### DATA LINES
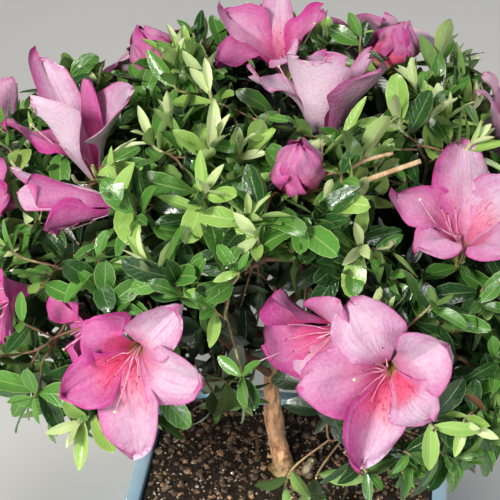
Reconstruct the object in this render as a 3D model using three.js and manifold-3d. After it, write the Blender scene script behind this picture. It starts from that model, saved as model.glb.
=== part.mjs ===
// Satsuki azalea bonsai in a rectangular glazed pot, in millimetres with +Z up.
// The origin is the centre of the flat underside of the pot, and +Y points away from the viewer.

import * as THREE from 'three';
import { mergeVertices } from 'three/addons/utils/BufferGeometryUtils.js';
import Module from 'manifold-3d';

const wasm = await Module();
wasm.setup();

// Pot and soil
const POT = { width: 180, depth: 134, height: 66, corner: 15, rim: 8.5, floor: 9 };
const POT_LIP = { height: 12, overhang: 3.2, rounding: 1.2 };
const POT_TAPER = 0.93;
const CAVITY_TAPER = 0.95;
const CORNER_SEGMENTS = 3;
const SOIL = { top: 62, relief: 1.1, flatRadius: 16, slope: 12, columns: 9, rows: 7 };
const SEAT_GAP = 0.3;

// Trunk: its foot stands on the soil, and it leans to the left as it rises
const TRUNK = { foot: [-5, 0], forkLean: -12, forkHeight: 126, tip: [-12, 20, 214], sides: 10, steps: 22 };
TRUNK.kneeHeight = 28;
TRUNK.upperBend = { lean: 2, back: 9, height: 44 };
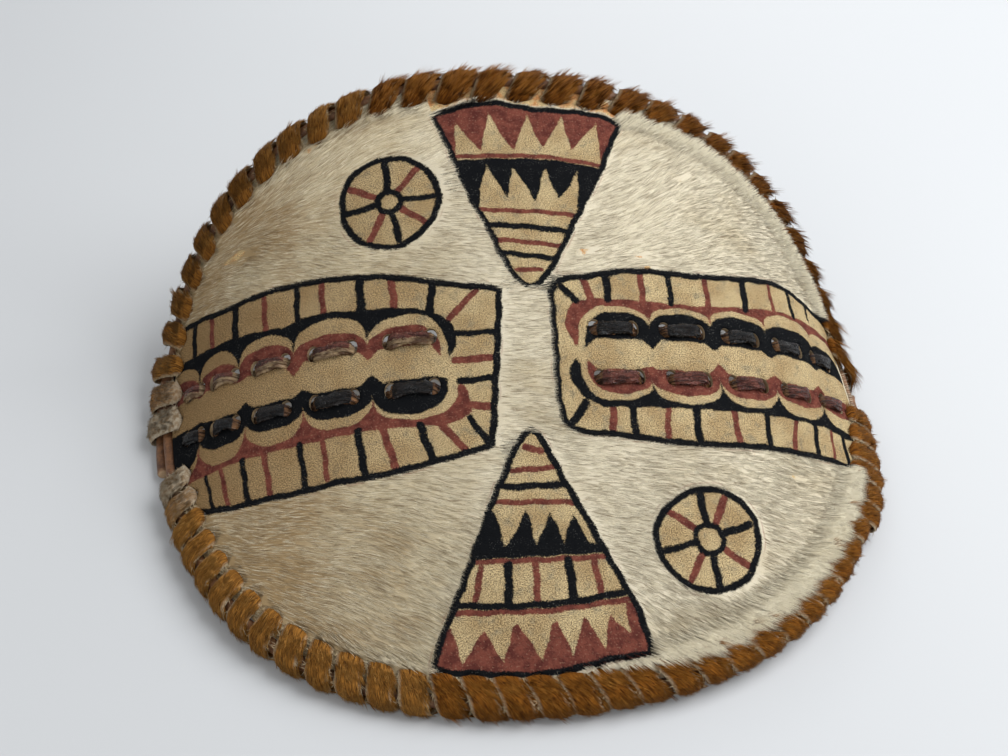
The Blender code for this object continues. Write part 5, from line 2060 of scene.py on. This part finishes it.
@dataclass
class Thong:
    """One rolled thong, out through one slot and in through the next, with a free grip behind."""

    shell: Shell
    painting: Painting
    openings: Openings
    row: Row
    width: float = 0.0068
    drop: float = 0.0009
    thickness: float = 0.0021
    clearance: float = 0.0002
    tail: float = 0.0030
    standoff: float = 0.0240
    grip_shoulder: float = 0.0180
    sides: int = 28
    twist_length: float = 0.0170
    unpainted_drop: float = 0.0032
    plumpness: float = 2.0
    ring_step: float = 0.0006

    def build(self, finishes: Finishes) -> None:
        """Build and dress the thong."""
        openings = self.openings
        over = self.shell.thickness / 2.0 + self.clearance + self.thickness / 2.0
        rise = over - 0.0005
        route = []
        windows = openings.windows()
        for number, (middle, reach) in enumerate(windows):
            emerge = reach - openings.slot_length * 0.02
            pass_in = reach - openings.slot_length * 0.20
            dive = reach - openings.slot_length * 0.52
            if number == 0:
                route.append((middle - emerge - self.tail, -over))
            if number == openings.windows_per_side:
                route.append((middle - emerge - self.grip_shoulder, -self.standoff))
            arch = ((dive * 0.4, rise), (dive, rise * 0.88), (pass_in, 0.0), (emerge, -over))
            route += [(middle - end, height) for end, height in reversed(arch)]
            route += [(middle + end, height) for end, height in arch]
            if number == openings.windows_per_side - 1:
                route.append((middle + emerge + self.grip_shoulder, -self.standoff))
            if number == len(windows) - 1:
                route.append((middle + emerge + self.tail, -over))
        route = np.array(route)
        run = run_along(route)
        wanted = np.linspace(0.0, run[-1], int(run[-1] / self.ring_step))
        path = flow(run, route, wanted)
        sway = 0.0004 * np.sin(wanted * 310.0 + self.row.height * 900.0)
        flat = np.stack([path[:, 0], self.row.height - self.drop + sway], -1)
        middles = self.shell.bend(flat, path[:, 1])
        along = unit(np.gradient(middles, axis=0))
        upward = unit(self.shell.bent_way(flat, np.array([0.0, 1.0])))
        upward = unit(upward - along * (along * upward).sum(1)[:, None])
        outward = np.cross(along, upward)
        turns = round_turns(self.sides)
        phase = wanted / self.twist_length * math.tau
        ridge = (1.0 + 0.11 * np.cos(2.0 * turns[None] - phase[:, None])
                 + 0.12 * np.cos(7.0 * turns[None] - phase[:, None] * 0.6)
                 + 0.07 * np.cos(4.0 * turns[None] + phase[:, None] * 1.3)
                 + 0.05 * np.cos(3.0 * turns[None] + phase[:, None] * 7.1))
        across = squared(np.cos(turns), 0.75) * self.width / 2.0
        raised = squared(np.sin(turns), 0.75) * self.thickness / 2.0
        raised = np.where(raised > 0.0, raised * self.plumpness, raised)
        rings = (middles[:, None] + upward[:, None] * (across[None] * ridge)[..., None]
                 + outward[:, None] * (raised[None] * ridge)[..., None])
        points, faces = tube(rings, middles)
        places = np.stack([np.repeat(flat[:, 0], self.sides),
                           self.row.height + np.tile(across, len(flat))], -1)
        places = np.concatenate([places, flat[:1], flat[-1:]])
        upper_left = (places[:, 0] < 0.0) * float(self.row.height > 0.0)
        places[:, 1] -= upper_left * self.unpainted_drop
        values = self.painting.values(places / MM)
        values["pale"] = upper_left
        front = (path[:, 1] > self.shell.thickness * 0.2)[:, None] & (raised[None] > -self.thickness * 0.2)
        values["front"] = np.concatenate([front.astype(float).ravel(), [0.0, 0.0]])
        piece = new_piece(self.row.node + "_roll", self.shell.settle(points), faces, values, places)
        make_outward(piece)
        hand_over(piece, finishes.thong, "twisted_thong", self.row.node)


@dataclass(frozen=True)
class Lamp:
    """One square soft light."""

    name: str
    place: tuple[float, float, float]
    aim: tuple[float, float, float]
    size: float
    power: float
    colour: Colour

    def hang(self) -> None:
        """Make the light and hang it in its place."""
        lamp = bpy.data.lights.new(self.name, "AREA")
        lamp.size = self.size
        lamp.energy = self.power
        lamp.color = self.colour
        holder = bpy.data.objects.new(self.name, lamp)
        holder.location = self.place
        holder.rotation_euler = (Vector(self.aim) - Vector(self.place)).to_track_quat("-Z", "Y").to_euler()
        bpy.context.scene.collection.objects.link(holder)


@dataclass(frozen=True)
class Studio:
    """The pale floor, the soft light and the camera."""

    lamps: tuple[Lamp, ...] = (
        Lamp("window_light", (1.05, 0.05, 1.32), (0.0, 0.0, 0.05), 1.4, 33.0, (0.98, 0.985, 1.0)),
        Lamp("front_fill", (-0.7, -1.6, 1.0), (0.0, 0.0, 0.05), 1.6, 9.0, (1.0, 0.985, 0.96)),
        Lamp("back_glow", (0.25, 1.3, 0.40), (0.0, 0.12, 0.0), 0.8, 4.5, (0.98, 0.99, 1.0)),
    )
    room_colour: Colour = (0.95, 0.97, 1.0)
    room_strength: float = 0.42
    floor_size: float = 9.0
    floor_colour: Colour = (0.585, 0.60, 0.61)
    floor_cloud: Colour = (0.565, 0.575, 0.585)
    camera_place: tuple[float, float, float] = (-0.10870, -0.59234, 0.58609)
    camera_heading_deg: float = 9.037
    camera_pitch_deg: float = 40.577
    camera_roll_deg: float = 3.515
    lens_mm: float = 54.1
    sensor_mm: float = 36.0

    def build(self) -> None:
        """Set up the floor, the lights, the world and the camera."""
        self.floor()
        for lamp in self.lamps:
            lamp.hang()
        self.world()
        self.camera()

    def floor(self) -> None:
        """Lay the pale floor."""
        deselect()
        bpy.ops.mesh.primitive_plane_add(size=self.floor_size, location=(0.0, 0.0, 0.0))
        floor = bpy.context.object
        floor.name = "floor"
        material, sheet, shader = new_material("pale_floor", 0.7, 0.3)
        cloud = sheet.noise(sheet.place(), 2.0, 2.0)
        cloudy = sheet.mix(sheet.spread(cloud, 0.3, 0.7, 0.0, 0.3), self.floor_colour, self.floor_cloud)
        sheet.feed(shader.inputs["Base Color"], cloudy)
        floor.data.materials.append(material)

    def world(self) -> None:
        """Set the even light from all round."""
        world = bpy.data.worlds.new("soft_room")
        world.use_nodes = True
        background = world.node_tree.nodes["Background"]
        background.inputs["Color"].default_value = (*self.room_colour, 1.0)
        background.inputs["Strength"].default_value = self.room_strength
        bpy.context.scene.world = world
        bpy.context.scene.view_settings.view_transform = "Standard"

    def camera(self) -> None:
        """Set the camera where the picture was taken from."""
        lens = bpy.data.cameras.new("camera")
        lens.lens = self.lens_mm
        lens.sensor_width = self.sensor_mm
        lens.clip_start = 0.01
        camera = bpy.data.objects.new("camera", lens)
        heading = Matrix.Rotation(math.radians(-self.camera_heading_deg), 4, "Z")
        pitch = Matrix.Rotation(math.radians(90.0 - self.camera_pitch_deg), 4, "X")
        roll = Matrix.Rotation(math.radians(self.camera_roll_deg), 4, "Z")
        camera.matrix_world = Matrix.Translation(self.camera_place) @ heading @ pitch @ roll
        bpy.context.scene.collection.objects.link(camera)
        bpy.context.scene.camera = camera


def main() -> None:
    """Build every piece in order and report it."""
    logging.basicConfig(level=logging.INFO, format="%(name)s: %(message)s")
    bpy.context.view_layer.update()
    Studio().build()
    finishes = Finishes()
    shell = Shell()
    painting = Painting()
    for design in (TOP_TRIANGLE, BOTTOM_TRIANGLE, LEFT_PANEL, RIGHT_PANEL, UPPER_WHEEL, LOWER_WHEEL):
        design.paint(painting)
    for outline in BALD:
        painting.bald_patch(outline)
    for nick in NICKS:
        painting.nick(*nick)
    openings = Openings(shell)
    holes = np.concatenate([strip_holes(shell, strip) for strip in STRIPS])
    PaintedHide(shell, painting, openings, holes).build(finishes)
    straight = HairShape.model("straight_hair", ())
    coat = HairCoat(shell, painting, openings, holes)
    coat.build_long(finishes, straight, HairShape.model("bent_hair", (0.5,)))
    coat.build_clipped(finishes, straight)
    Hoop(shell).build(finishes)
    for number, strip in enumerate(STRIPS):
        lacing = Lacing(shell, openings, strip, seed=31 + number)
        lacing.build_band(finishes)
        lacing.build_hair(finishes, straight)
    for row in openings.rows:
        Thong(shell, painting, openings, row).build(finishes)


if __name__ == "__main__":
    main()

* * *

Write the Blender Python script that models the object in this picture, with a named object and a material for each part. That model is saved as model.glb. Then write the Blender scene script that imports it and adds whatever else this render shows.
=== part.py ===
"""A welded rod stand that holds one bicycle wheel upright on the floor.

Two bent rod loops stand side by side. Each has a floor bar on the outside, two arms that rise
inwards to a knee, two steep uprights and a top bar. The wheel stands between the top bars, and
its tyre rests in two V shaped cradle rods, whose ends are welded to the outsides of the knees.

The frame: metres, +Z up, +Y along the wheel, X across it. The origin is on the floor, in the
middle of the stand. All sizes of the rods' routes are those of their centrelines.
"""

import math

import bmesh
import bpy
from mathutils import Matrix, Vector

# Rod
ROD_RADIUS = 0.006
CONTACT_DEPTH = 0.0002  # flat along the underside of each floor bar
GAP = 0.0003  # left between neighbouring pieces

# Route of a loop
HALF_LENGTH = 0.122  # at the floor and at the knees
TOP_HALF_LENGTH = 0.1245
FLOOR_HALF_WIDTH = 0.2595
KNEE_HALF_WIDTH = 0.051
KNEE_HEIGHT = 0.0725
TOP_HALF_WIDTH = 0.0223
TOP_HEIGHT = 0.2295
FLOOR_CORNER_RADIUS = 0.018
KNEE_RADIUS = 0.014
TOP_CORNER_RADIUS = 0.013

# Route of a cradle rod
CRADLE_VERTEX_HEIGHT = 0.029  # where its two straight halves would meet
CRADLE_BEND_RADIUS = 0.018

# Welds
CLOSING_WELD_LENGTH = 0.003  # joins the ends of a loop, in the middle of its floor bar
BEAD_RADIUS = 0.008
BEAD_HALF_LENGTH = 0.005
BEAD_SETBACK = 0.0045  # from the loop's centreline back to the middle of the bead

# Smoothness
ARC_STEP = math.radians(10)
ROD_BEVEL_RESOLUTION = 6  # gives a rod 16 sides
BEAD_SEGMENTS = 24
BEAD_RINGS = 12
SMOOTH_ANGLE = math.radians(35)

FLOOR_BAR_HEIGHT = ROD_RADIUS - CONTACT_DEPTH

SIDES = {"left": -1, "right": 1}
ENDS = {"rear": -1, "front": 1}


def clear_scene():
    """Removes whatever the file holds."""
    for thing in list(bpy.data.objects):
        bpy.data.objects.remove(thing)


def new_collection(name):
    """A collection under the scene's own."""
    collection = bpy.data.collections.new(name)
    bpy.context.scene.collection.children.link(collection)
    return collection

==

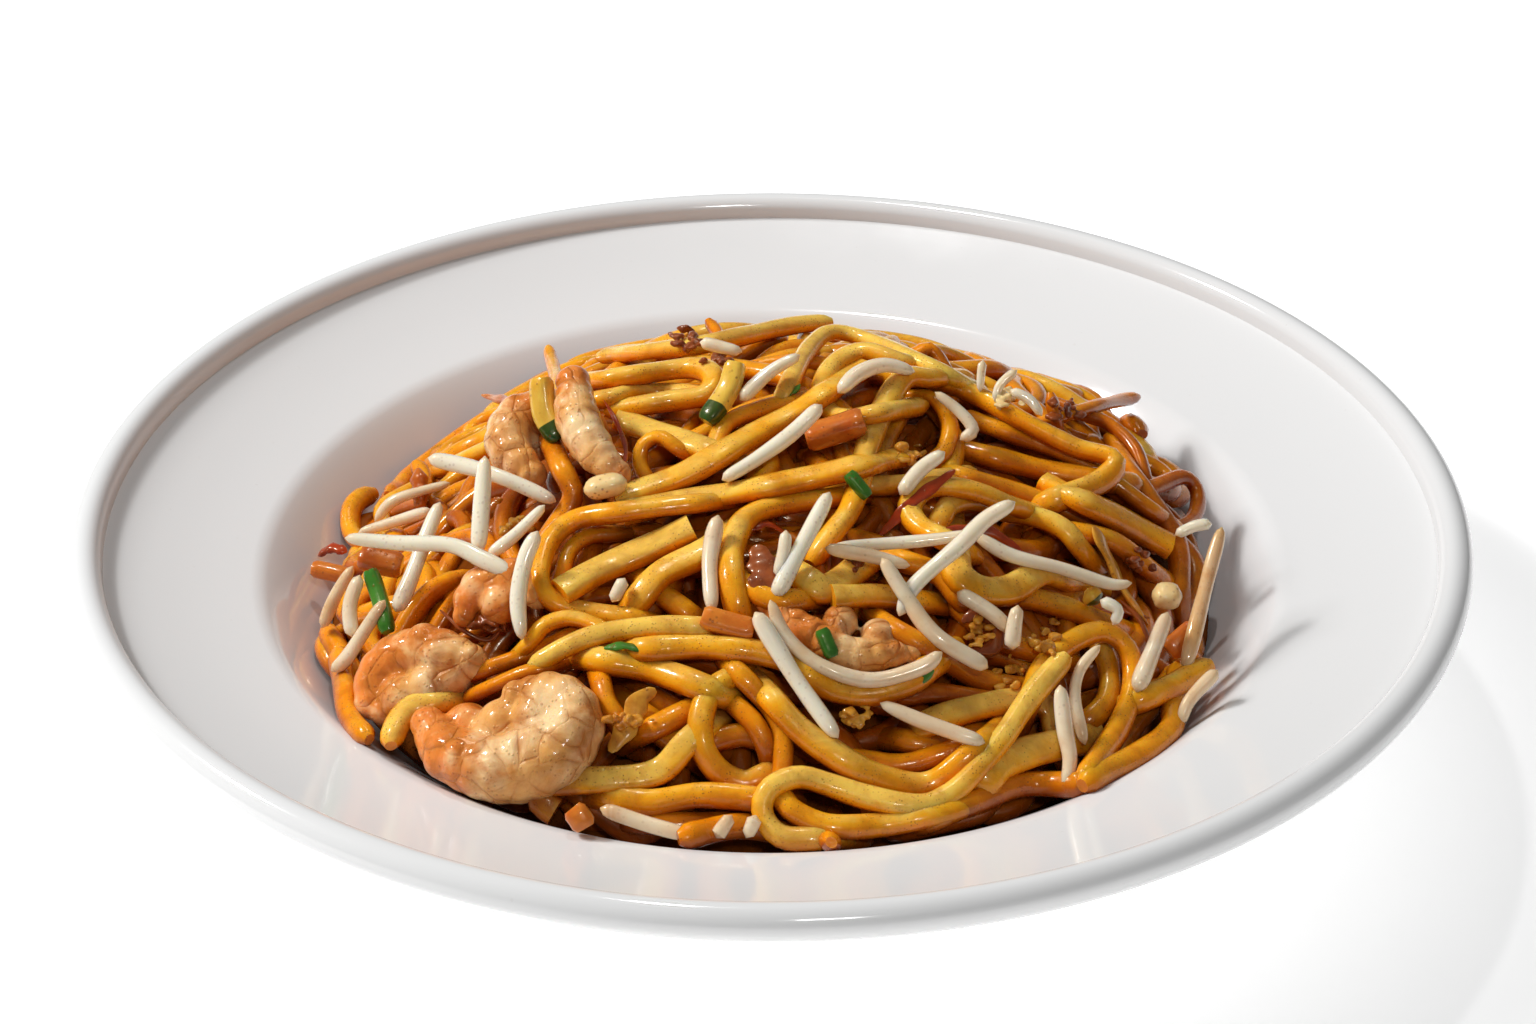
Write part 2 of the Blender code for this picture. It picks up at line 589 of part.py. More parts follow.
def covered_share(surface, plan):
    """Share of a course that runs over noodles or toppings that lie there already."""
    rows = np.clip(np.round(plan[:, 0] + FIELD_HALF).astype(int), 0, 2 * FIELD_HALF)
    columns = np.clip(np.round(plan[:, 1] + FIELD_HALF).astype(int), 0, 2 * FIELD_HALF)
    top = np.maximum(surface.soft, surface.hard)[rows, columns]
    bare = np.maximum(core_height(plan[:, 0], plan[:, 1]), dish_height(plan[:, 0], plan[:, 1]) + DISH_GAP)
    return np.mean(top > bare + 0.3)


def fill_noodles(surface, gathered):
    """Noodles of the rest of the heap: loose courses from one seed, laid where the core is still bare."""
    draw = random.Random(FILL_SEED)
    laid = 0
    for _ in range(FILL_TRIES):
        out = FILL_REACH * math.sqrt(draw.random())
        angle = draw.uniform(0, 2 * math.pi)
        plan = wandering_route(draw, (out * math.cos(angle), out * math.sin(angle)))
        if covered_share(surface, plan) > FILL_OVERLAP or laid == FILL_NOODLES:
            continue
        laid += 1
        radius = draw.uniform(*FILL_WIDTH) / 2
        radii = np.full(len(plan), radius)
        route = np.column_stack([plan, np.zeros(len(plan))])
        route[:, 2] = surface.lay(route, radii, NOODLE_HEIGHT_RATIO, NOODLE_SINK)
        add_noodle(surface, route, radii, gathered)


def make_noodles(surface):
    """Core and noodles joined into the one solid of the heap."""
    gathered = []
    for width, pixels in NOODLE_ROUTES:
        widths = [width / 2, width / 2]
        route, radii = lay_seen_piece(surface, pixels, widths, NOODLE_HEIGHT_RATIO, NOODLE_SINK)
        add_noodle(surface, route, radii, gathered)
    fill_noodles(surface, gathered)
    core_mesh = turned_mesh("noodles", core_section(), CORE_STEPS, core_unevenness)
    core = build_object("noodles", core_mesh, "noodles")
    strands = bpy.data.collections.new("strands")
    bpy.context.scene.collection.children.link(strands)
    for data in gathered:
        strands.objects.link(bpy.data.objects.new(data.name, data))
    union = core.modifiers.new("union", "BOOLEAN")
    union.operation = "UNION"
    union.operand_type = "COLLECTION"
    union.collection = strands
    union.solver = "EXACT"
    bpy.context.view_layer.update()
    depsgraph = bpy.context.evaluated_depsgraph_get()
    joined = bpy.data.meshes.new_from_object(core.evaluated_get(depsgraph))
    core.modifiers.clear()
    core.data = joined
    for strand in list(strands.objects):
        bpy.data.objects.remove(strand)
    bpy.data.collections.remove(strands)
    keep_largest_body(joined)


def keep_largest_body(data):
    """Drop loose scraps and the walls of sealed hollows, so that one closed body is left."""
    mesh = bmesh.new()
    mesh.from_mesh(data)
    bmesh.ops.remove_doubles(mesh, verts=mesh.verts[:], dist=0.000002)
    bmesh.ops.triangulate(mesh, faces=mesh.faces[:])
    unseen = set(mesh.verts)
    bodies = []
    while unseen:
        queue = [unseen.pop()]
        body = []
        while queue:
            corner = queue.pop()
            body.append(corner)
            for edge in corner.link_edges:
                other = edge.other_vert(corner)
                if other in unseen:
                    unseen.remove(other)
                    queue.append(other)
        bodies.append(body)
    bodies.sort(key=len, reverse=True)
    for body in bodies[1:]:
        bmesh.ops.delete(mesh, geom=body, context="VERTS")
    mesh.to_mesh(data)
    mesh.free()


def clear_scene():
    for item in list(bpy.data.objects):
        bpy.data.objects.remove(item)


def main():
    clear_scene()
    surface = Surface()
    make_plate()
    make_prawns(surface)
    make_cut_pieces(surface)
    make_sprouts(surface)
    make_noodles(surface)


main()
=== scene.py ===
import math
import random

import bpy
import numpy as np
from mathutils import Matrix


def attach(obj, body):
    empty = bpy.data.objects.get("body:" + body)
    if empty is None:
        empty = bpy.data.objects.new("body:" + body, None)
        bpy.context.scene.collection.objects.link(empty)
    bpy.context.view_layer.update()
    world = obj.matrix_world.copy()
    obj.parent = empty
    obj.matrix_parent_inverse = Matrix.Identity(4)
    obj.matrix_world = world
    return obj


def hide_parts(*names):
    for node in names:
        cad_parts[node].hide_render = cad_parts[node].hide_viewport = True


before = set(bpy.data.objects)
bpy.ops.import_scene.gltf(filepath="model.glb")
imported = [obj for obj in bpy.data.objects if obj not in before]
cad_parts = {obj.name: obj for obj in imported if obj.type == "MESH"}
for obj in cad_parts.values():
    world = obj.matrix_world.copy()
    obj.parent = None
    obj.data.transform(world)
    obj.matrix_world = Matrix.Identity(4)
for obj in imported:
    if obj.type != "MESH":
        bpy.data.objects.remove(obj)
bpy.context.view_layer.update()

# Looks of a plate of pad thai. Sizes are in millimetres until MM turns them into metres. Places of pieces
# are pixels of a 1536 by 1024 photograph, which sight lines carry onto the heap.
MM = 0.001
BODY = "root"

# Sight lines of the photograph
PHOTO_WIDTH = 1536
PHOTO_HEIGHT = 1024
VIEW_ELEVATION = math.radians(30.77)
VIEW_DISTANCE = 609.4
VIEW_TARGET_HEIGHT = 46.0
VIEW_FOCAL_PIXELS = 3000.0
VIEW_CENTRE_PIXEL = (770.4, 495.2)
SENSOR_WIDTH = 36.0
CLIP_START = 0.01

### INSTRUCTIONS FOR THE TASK
Nothing but the lines from the one with "Reconstruct the object" through the one with "ring_step: float = 0.0006" should be repeated, and each exactly.

### EXERCISE RESULT
Reconstruct the object in this render as a 3D model using three.js and manifold-3d. After it, write the Blender scene script behind this picture. It starts from that model, saved as model.glb.
=== part.mjs ===
// Satsuki azalea bonsai in a rectangular glazed pot, in millimetres with +Z up.
// The origin is the centre of the flat underside of the pot, and +Y points away from the viewer.

import * as THREE from 'three';
import { mergeVertices } from 'three/addons/utils/BufferGeometryUtils.js';
import Module from 'manifold-3d';

const wasm = await Module();
wasm.setup();

// Pot and soil
const POT = { width: 180, depth: 134, height: 66, corner: 15, rim: 8.5, floor: 9 };
const POT_LIP = { height: 12, overhang: 3.2, rounding: 1.2 };
const POT_TAPER = 0.93;
const CAVITY_TAPER = 0.95;
const CORNER_SEGMENTS = 3;
const SOIL = { top: 62, relief: 1.1, flatRadius: 16, slope: 12, columns: 9, rows: 7 };
const SEAT_GAP = 0.3;

// Trunk: its foot stands on the soil, and it leans to the left as it rises
const TRUNK = { foot: [-5, 0], forkLean: -12, forkHeight: 126, tip: [-12, 20, 214], sides: 10, steps: 22 };
TRUNK.kneeHeight = 28;
TRUNK.upperBend = { lean: 2, back: 9, height: 44 };
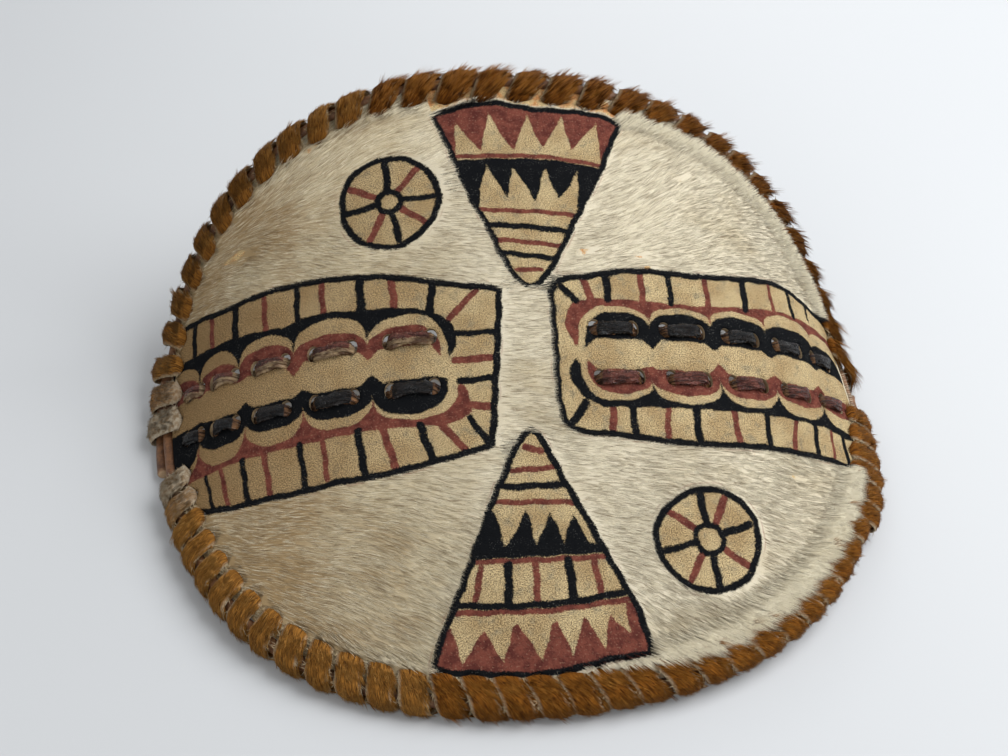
The Blender code for this object continues. Write part 5, from line 2060 of scene.py on. This part finishes it.
@dataclass
class Thong:
    """One rolled thong, out through one slot and in through the next, with a free grip behind."""

    shell: Shell
    painting: Painting
    openings: Openings
    row: Row
    width: float = 0.0068
    drop: float = 0.0009
    thickness: float = 0.0021
    clearance: float = 0.0002
    tail: float = 0.0030
    standoff: float = 0.0240
    grip_shoulder: float = 0.0180
    sides: int = 28
    twist_length: float = 0.0170
    unpainted_drop: float = 0.0032
    plumpness: float = 2.0
    ring_step: float = 0.0006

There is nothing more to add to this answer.